Drops DAO, a landing platform, is now operational on mainnet and it has started accepting DeFi and NFT assets as collateral for issuing loans.

Drops’ decentralised autonomous organisation (DAO) is a decentralised peer-to-peer lending mechanism that enables crypto enthusiasts to acquire loans. Recently, Drops DAO added a new utility to the non-fungible token (NFT) segment as well as new liquidity streams to the global DeFi ecosystem.

Loans from Drops DAO using DeFi and NFT collateral

Drops DAO makes loans without the need for intermediaries. The holders of DeFi tokens and NFTs may acquire loans in stablecoins and altcoins very instantly from it.

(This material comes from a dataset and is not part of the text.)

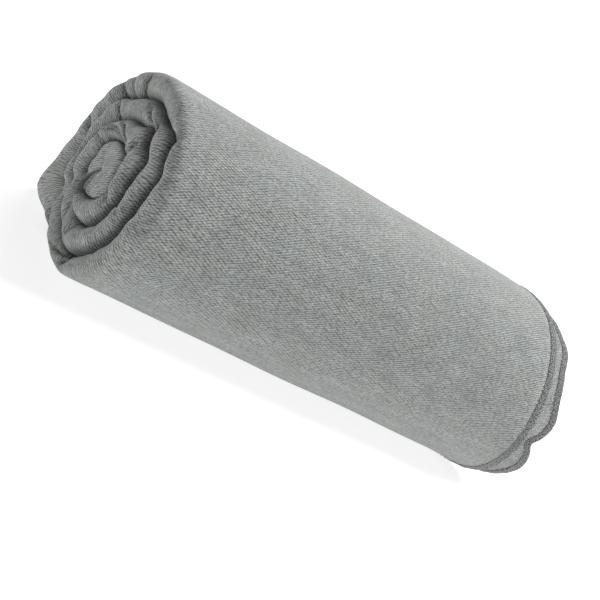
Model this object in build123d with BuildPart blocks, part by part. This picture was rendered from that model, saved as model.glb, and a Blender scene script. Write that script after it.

Drops DAO may provide loans with up to a 60% collateral ratio in segregated liquidity pools because of its highly scalable design, minimised protocol hazards, and high-performance smart contracts architecture. Its loan-to-value ratio is among the most appealing in the noncustodial lending protocol area.

Collateralization features open up additional potential for holders of NFTs and DeFi protocol native tokens. They can use more resource-efficient techniques at a lower cost.

Darius Kozlovskis, founder and CEO of Drops DAO, remarked that his protocol’s concept and vision are unique in terms of creating new value and presenting DeFis and NFTs to the next generation of investors. He further stated the followings:

“When we originally started to work on Drops in early 2021, the idea of quick borrowing against NFTs seemed absurd. However, following significant market swings and a year of painstaking study and development, we came up with a new financial foundation for NFTs. Curranty, we are at the commencement of metaverse finance.”